# Written problem
Every line below is to be quoted exactly, with nothing added or dropped.

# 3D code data

=======

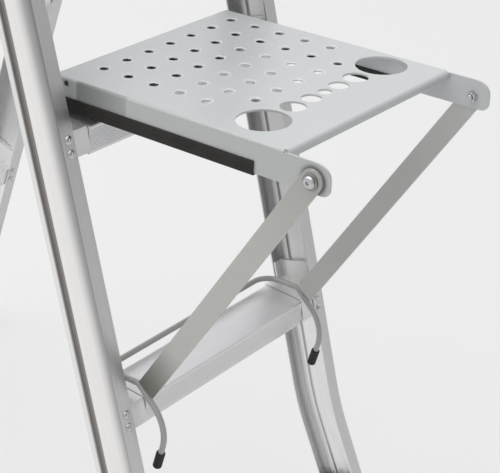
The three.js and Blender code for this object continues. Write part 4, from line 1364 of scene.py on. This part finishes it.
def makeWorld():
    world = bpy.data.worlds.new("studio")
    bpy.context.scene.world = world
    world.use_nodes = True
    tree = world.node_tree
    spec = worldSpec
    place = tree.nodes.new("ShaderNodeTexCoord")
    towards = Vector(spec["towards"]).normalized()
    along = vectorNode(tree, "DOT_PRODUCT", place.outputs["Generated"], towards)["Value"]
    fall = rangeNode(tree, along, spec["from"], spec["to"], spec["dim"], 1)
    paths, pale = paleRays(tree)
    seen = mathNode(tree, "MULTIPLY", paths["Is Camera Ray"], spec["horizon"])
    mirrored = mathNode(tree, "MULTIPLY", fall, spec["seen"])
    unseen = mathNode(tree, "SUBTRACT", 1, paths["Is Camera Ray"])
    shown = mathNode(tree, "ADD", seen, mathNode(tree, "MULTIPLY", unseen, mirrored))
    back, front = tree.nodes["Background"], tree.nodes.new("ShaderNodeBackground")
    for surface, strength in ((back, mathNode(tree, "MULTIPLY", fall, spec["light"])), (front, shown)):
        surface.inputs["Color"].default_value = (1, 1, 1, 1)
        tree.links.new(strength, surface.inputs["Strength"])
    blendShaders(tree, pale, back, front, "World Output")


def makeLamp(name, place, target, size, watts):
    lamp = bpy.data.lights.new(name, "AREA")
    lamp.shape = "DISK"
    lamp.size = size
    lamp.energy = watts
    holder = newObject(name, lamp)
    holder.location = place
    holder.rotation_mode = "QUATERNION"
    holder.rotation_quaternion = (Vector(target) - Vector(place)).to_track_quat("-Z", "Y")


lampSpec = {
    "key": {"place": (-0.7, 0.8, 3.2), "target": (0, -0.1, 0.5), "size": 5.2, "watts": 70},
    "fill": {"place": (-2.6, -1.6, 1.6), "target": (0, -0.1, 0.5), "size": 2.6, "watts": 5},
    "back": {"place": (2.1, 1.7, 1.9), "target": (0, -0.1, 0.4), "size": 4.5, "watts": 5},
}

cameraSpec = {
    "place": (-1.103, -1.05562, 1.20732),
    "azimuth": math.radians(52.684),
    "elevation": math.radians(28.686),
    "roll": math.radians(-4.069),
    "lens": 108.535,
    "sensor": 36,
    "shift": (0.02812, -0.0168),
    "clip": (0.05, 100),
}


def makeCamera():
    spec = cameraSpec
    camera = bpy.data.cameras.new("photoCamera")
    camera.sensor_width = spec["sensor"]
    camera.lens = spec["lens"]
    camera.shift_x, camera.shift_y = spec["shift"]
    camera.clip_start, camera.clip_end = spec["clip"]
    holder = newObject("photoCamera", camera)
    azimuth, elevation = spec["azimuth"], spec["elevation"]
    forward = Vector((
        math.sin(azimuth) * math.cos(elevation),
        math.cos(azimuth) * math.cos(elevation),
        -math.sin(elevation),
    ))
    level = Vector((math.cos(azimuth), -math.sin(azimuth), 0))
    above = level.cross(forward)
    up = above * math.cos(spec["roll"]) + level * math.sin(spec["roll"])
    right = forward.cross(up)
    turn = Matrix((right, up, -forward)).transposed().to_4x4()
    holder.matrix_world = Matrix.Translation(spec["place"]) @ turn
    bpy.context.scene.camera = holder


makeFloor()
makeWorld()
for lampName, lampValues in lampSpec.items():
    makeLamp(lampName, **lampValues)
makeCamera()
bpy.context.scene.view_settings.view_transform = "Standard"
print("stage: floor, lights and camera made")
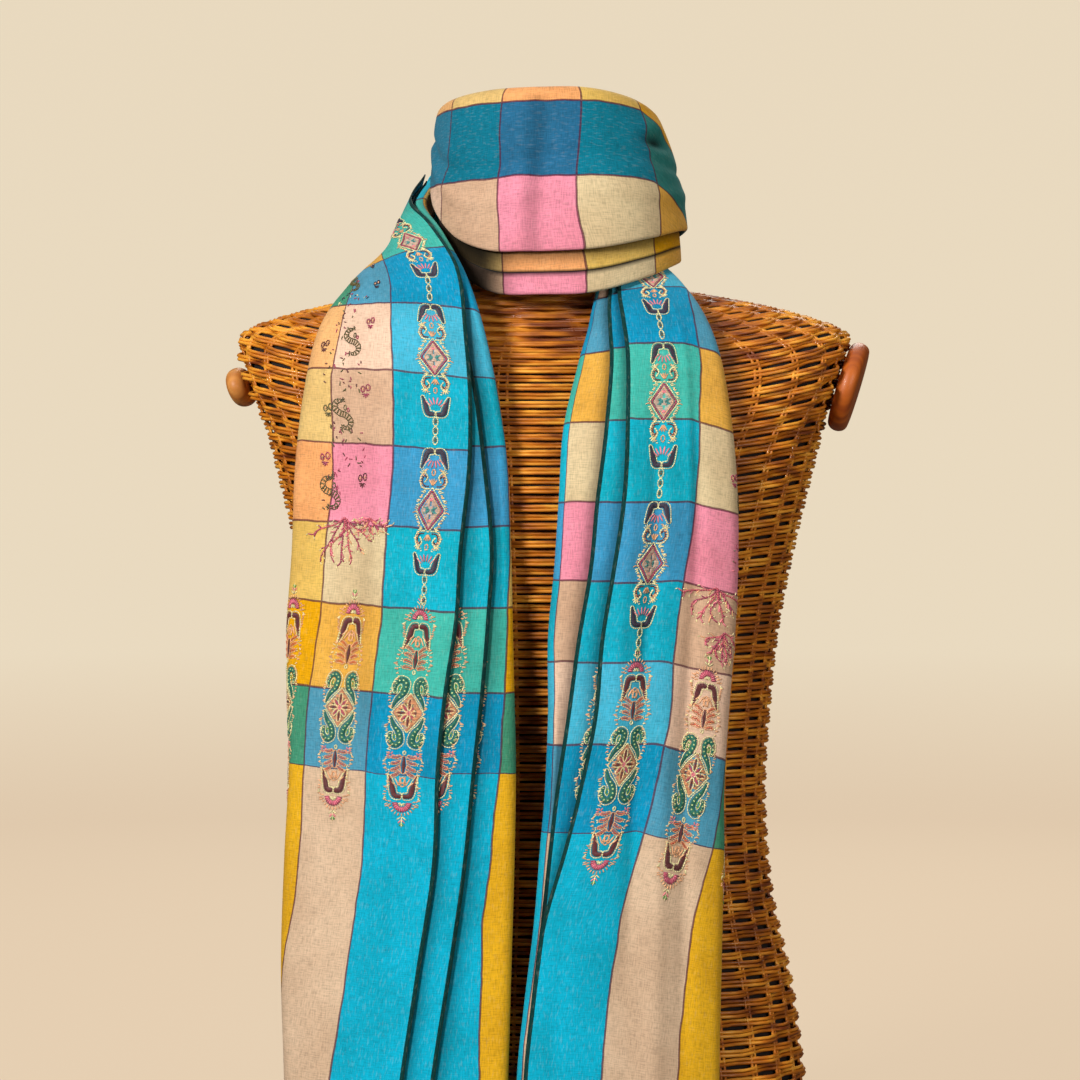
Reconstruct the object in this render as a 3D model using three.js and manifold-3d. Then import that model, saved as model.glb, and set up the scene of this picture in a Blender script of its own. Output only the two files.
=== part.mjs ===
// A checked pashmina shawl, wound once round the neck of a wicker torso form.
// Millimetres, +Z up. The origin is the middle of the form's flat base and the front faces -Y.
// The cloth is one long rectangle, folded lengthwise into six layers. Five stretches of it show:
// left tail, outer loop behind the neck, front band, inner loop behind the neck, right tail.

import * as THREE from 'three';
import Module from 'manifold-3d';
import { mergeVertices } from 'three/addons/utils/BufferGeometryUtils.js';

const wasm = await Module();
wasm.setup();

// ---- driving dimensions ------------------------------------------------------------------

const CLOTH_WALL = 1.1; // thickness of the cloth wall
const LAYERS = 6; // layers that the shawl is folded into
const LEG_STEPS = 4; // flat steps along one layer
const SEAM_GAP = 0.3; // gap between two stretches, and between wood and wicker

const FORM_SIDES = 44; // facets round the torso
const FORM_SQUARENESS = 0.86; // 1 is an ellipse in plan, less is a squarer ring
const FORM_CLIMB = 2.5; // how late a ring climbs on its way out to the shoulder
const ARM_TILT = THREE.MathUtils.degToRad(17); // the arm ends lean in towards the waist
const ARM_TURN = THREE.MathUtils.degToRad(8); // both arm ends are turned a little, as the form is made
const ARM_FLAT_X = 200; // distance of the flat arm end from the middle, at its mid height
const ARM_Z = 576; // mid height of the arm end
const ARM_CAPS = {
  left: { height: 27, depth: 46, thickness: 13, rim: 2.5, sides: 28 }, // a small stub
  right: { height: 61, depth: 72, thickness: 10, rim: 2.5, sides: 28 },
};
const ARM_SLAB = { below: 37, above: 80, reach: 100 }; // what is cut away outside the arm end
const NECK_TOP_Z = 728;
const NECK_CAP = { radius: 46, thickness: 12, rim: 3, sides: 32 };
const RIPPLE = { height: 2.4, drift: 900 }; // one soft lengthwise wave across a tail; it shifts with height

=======

# Expected answer
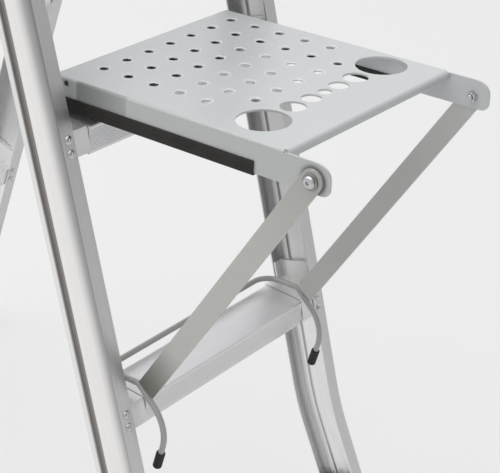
The three.js and Blender code for this object continues. Write part 4, from line 1364 of scene.py on. This part finishes it.
def makeWorld():
    world = bpy.data.worlds.new("studio")
    bpy.context.scene.world = world
    world.use_nodes = True
    tree = world.node_tree
    spec = worldSpec
    place = tree.nodes.new("ShaderNodeTexCoord")
    towards = Vector(spec["towards"]).normalized()
    along = vectorNode(tree, "DOT_PRODUCT", place.outputs["Generated"], towards)["Value"]
    fall = rangeNode(tree, along, spec["from"], spec["to"], spec["dim"], 1)
    paths, pale = paleRays(tree)
    seen = mathNode(tree, "MULTIPLY", paths["Is Camera Ray"], spec["horizon"])
    mirrored = mathNode(tree, "MULTIPLY", fall, spec["seen"])
    unseen = mathNode(tree, "SUBTRACT", 1, paths["Is Camera Ray"])
    shown = mathNode(tree, "ADD", seen, mathNode(tree, "MULTIPLY", unseen, mirrored))
    back, front = tree.nodes["Background"], tree.nodes.new("ShaderNodeBackground")
    for surface, strength in ((back, mathNode(tree, "MULTIPLY", fall, spec["light"])), (front, shown)):
        surface.inputs["Color"].default_value = (1, 1, 1, 1)
        tree.links.new(strength, surface.inputs["Strength"])
    blendShaders(tree, pale, back, front, "World Output")


def makeLamp(name, place, target, size, watts):
    lamp = bpy.data.lights.new(name, "AREA")
    lamp.shape = "DISK"
    lamp.size = size
    lamp.energy = watts
    holder = newObject(name, lamp)
    holder.location = place
    holder.rotation_mode = "QUATERNION"
    holder.rotation_quaternion = (Vector(target) - Vector(place)).to_track_quat("-Z", "Y")


lampSpec = {
    "key": {"place": (-0.7, 0.8, 3.2), "target": (0, -0.1, 0.5), "size": 5.2, "watts": 70},
    "fill": {"place": (-2.6, -1.6, 1.6), "target": (0, -0.1, 0.5), "size": 2.6, "watts": 5},
    "back": {"place": (2.1, 1.7, 1.9), "target": (0, -0.1, 0.4), "size": 4.5, "watts": 5},
}

cameraSpec = {
    "place": (-1.103, -1.05562, 1.20732),
    "azimuth": math.radians(52.684),
    "elevation": math.radians(28.686),
    "roll": math.radians(-4.069),
    "lens": 108.535,
    "sensor": 36,
    "shift": (0.02812, -0.0168),
    "clip": (0.05, 100),
}


def makeCamera():
    spec = cameraSpec
    camera = bpy.data.cameras.new("photoCamera")
    camera.sensor_width = spec["sensor"]
    camera.lens = spec["lens"]
    camera.shift_x, camera.shift_y = spec["shift"]
    camera.clip_start, camera.clip_end = spec["clip"]
    holder = newObject("photoCamera", camera)
    azimuth, elevation = spec["azimuth"], spec["elevation"]
    forward = Vector((
        math.sin(azimuth) * math.cos(elevation),
        math.cos(azimuth) * math.cos(elevation),
        -math.sin(elevation),
    ))
    level = Vector((math.cos(azimuth), -math.sin(azimuth), 0))
    above = level.cross(forward)
    up = above * math.cos(spec["roll"]) + level * math.sin(spec["roll"])
    right = forward.cross(up)
    turn = Matrix((right, up, -forward)).transposed().to_4x4()
    holder.matrix_world = Matrix.Translation(spec["place"]) @ turn
    bpy.context.scene.camera = holder


makeFloor()
makeWorld()
for lampName, lampValues in lampSpec.items():
    makeLamp(lampName, **lampValues)
makeCamera()
bpy.context.scene.view_settings.view_transform = "Standard"
print("stage: floor, lights and camera made")
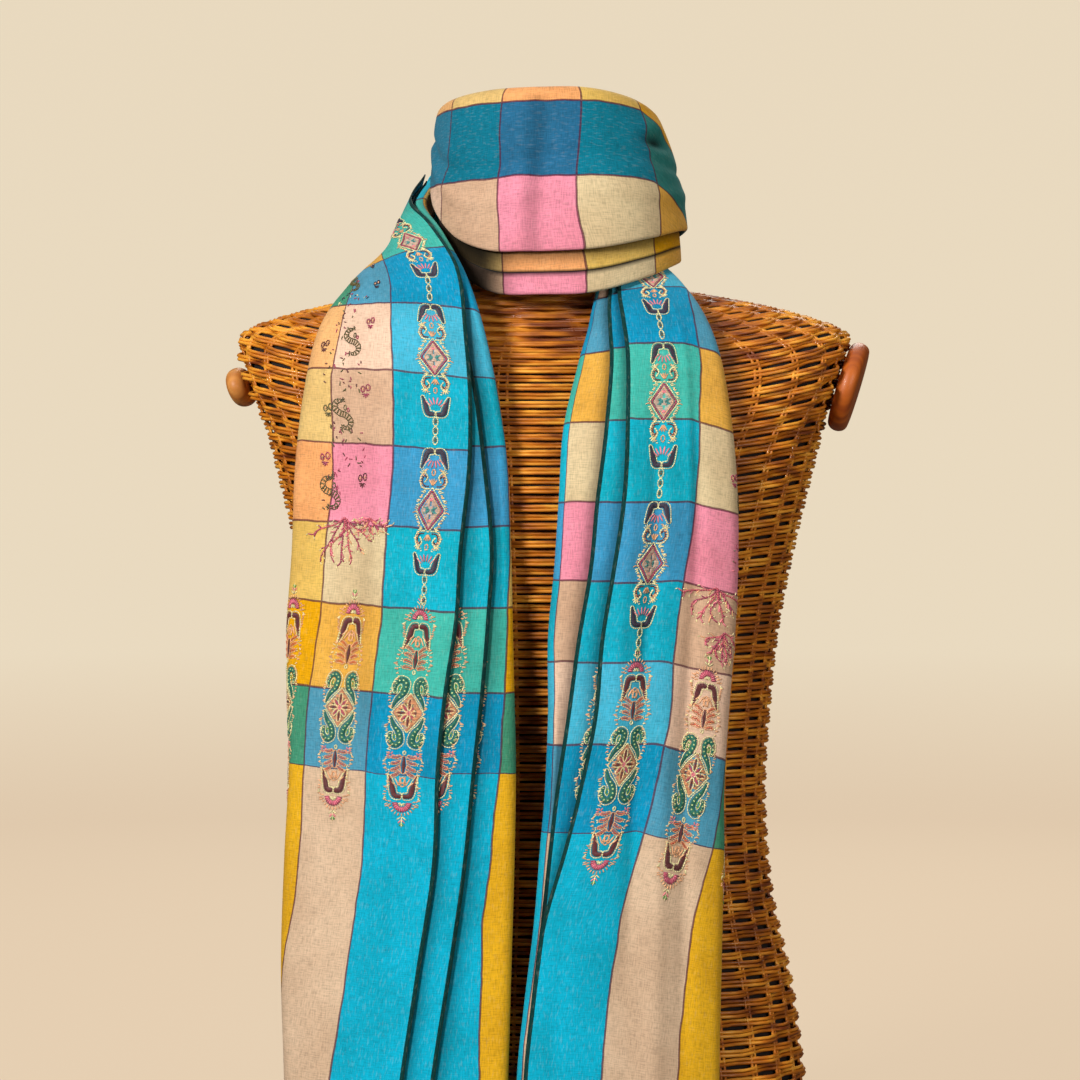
Reconstruct the object in this render as a 3D model using three.js and manifold-3d. Then import that model, saved as model.glb, and set up the scene of this picture in a Blender script of its own. Output only the two files.
=== part.mjs ===
// A checked pashmina shawl, wound once round the neck of a wicker torso form.
// Millimetres, +Z up. The origin is the middle of the form's flat base and the front faces -Y.
// The cloth is one long rectangle, folded lengthwise into six layers. Five stretches of it show:
// left tail, outer loop behind the neck, front band, inner loop behind the neck, right tail.

import * as THREE from 'three';
import Module from 'manifold-3d';
import { mergeVertices } from 'three/addons/utils/BufferGeometryUtils.js';

const wasm = await Module();
wasm.setup();

// ---- driving dimensions ------------------------------------------------------------------

const CLOTH_WALL = 1.1; // thickness of the cloth wall
const LAYERS = 6; // layers that the shawl is folded into
const LEG_STEPS = 4; // flat steps along one layer
const SEAM_GAP = 0.3; // gap between two stretches, and between wood and wicker

const FORM_SIDES = 44; // facets round the torso
const FORM_SQUARENESS = 0.86; // 1 is an ellipse in plan, less is a squarer ring
const FORM_CLIMB = 2.5; // how late a ring climbs on its way out to the shoulder
const ARM_TILT = THREE.MathUtils.degToRad(17); // the arm ends lean in towards the waist
const ARM_TURN = THREE.MathUtils.degToRad(8); // both arm ends are turned a little, as the form is made
const ARM_FLAT_X = 200; // distance of the flat arm end from the middle, at its mid height
const ARM_Z = 576; // mid height of the arm end
const ARM_CAPS = {
  left: { height: 27, depth: 46, thickness: 13, rim: 2.5, sides: 28 }, // a small stub
  right: { height: 61, depth: 72, thickness: 10, rim: 2.5, sides: 28 },
};
const ARM_SLAB = { below: 37, above: 80, reach: 100 }; // what is cut away outside the arm end
const NECK_TOP_Z = 728;
const NECK_CAP = { radius: 46, thickness: 12, rim: 3, sides: 32 };
const RIPPLE = { height: 2.4, drift: 900 }; // one soft lengthwise wave across a tail; it shifts with height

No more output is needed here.